Warum ist das Ausland in der Vermögensbildung erfolgreicher? Weil der Anteil der staatlichen Rente in vielen Ländern unter 50% der Altersbezüge liegt, z.B. in den USA bei 48%, in der Schweiz bei 43% – aber in Deutschland bei 75%! Dafür sorgen aber steuerlich begünstigte, flexible private Vorsorgepläne mit großen Beträgen, die langfristig in Aktien und Aktienfonds angelegt sind, für einen beachtlichen Wohlstandseffekt. Deutschland ist in der Industrie Weltklasse, bei Vermögensbildung und Altersvorsorge aber Provinzklasse.

Finanzminister Schäuble fordert zurecht, man müsse die private Vorsorge wieder attraktiver machen. Dazu muss er aber die Voraussetzungen schaffen.

Anstatt die Abgeltungsteuer abzuschaffen, und an ihrer Stelle wieder die Einkommensteuer zu setzen – was einer Steuererhöhung gleichkommt – sollte er im Gegenteil die Doppelbesteuerung von Dividenden aufheben und realisierte Kursgewinne nach einer Spekulationsfrist von mehreren Jahren wieder steuerfrei stellen. Das würde die Akzeptanz der Aktie als Vorsorgeinstrument steigern. Der Aufbau einer privaten Deutschland-Rente, die einfach, sicher und günstig ist, wurde ausführlich im Buch „Der einfach Weg zum Wohlstand“ beschrieben. Das geht mit ETFs (börsengehandelte Fonds) sehr kostengünstig. Die Konzeption:
1. Aktien weltweit streuen, einschließlich Schwellenländer – das erhöht die Rendite und senkt das Risiko.
2. Substanzaktien (Value-Aktien) mit guter Dividende bevorzugen – das erhöht die Sicherheit.
3. Nebenwerte beimischen, weil sie langfristig die besten Erträge bringen.
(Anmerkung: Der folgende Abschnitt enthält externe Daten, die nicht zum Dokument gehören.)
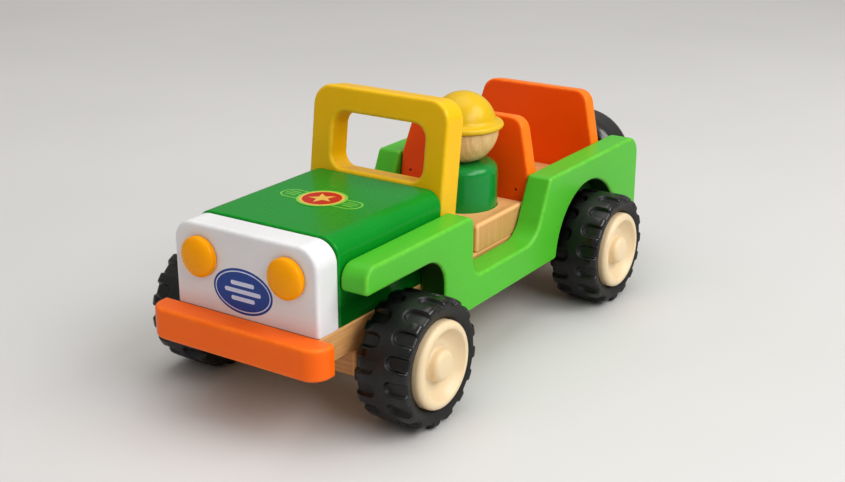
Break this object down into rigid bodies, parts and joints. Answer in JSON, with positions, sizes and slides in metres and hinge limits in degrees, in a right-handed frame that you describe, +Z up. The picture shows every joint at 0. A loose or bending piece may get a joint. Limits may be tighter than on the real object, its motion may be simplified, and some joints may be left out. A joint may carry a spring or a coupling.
{
  "type": "wooden pull-back toy car",
  "caption": "Open-topped wooden toy car with a peg driver, chunky tyres, a rear spare wheel and a hidden pull-back spring motor on the rear axle.",
  "frame": {"origin": "on the ground under the middle of the bounding box", "axes": "+Z up, the car faces -Y, +X is the car's left side; the wheel axles lie along X"},
  "size_m": [0.1282, 0.2728, 0.1108],
  "materials": {
    "beech": "smooth sanded beech, clear lacquer",
    "light_green_paint": "satin light green paint on wood",
    "dark_green_paint": "satin dark green paint on wood",
    "yellow_paint": "gloss yellow paint on wood",
    "orange_paint": "gloss orange paint on wood",
    "white_paint": "satin white paint on wood",
    "amber_paint": "gloss amber paint on turned wood",
    "tyre": "matt black moulded rubber",
    "cream_plastic": "glossy cream moulded plastic",
    "steel": "bright drawn steel",
    "grey_plastic": "matt grey moulded plastic",
    "white_plastic": "natural white moulded plastic",
    "blue_plastic": "matt blue moulded plastic",
    "spring_steel": "blued spring steel strip"
  },
  "bodies": {
    "car_body": {"chassis_board": "beech", "compound_shaft": "steel", "front_axle_block": "beech", "front_bumper": "orange_paint", "front_seat_back": "orange_paint", "front_seat_base": "beech", "grille_panel": "white_paint", "headlight_left": "amber_paint", "headlight_right": "amber_paint", "hood_block": "dark_green_paint", "mainspring_arbor": "steel", "motor_case_left": "grey_plastic", "motor_case_right": "grey_plastic", "motor_screw_front": "steel", "motor_screw_rear": "steel", "rear_axle_block_left": "beech", "rear_axle_block_right": "beech", "rear_seat_back": "orange_paint", "rear_seat_base": "beech", "seat_nail_left": "steel", "seat_nail_right": "steel", "side_panel_left": "light_green_paint", "side_panel_right": "light_green_paint", "spare_pin": "steel", "tail_block": "beech", "windshield_frame": "yellow_paint"},
    "front_wheels": {"front_axle": "steel", "front_left_hub": "cream_plastic", "front_left_tyre": "tyre", "front_right_hub": "cream_plastic", "front_right_tyre": "tyre"},
    "rear_wheels": {"rear_axle": "steel", "rear_left_hub": "cream_plastic", "rear_left_tyre": "tyre", "rear_right_hub": "cream_plastic", "rear_right_tyre": "tyre", "axle_gear": "white_plastic"},
    "transfer_gear": {"compound_gear": "blue_plastic"},
    "spring_wheel": {"mainspring_wheel": "white_plastic", "mainspring_drum": "grey_plastic", "mainspring": "spring_steel"},
    "driver": {"driver_body": "dark_green_paint", "driver_head": "beech", "driver_helmet": "yellow_paint", "neck_dowel": "beech"},
    "spare_wheel": {"spare_hub": "cream_plastic", "spare_tyre": "tyre"}
  },
  "joints": [
    {"name": "front_axle_spin", "type": "hinge", "parent": "car_body", "child": "front_wheels", "pos_m": [0, -0.08935, 0.0252], "axis": [1, 0, 0], "continuous": true},
    {"name": "rear_axle_spin", "type": "hinge", "parent": "car_body", "child": "rear_wheels", "pos_m": [0, 0.06065, 0.0252], "axis": [1, 0, 0], "continuous": true},
    {"name": "transfer_gear_spin", "type": "hinge", "parent": "car_body", "child": "transfer_gear", "pos_m": [0, 0.04835, 0.02835], "axis": [1, 0, 0], "continuous": true},
    {"name": "spring_wheel_spin", "type": "hinge", "parent": "car_body", "child": "spring_wheel", "pos_m": [0, 0.03524, 0.02555], "axis": [1, 0, 0], "continuous": true},
    {"name": "driver_lift", "type": "slide", "parent": "car_body", "child": "driver", "axis": [0, 0, 1], "range_m": [0, 0.03]},
    {"name": "spare_wheel_spin", "type": "hinge", "parent": "car_body", "child": "spare_wheel", "pos_m": [0.009, 0.12, 0.0458], "axis": [0, 1, 0], "continuous": true}
  ],
  "couplings": [
    {"joint": "transfer_gear_spin", "follows": "rear_axle_spin", "ratio": -0.5},
    {"joint": "spring_wheel_spin", "follows": "rear_axle_spin", "ratio": 0.17857}
  ]
}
4. Sicherheit einbauen, indem der Anleihenanteil je nach Alter und Risikobereitschaft 10 bis 50 Prozent beträgt.
Dieses Konzept eines privaten Vorsorgevermögens ist ein Gewinn für Bürger und Staat: Es bringt deutlich höhere Erträge als Spareinlagen, Versicherungen oder Anleihen, weist weit geringere Schwankungen auf, nimmt den Deutschen die Angst vor hohen Verlusten und erfordert einen geringeren Kapitalaufwand als alle anderen Sparformen. Es schützt die Bürger vor Altersarmut und beschert Finanzminister Schäuble fortlaufend „seine schwarze Null“, weil er viel weniger Steuern für die Rentenkasse opfern muss.